We drove into San Antonio, pausing at the Texas Pride BBQ in Adkins for lunch. (We learned about this place on the Food Network’s Diners, Drive-ins, and Dives program.) I rented an Outback Billy Goat, a walk-behind brush cutter, to attempt to stem the tide of the revolution. I spent three hours on Friday and another three on Saturday walking through enemy territory with this weapon of grass destruction. The Billy Goat can cut through small trees of 3” diameter and leave them lying on the ground. It leaves a pretty rough cut on the grass, but it did the job. Melinda set about restoring a flowerbed area around the oak tree and the house in the back yard, which she had attempted to establish in July as well. After two days of labor, we could sit in the swing out back and enjoy the view.

On Saturday afternoon I loaded the broken lawn tractor into Willie and hauled it back to Houston for repair. As soon as Murray is feeling better, he and Willie and I will return to tend the property again.

(We stopped at my son’s house to pick up their two dogs for a few days while he and his family were out of town. The Creeches drove through Houston on Saturday night looking like the Clampitts, with three people and two dogs in the pickup, hauling a big lawn tractor in the bed.)

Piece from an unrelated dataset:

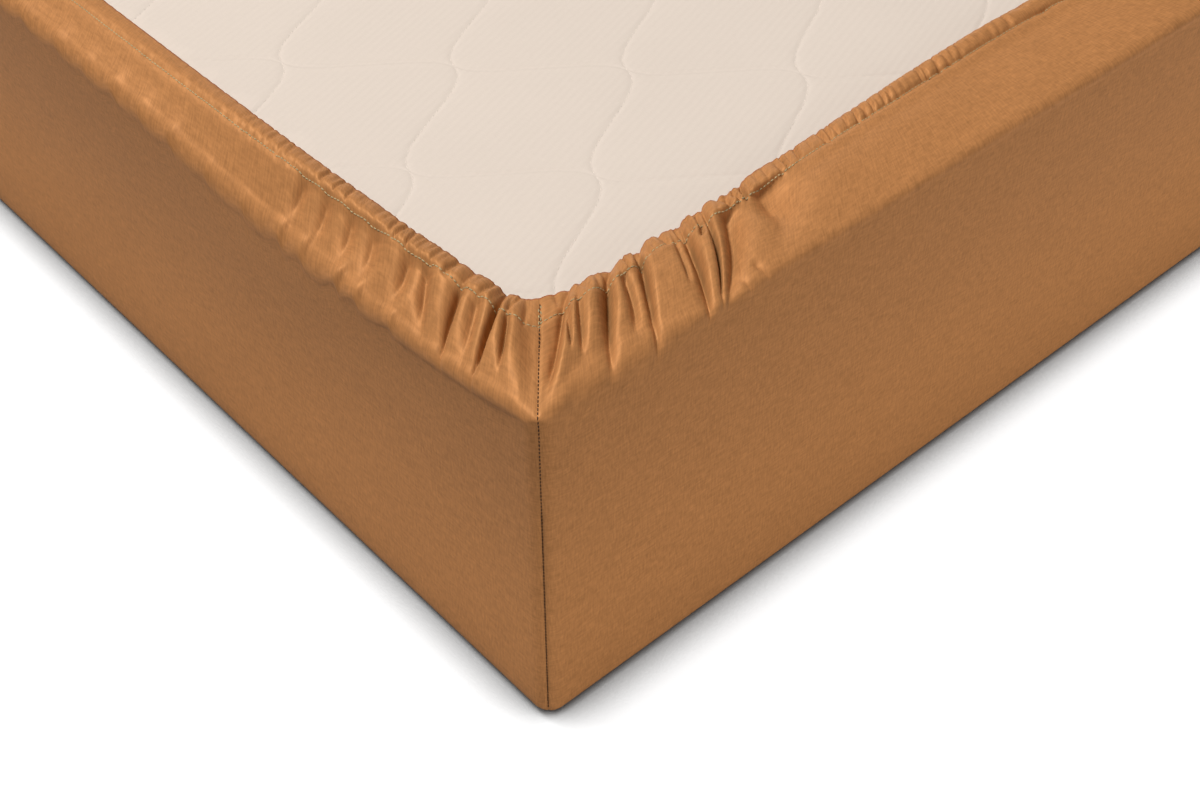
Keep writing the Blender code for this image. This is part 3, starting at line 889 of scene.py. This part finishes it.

I thought about sloth as I walked behind the Billy Goat for hours. Neglect of important things, even when not the product of laziness, nevertheless has its consequences. Being too busy, not too lazy, is not a better reason. Lawns and fields and children and spouses and bodies and minds and spirit do not care what the cause of the neglect is. They respond the same way. They grow the stuff you do not want. But grace remains. Permanent effects are usually not immediate. It may take extra effort, but the opportunity remains open for a while to make things right. Left untended, however, the weeds will eventually win. That’s why the sin of sloth is considered one of the seven deadly ones, I suppose.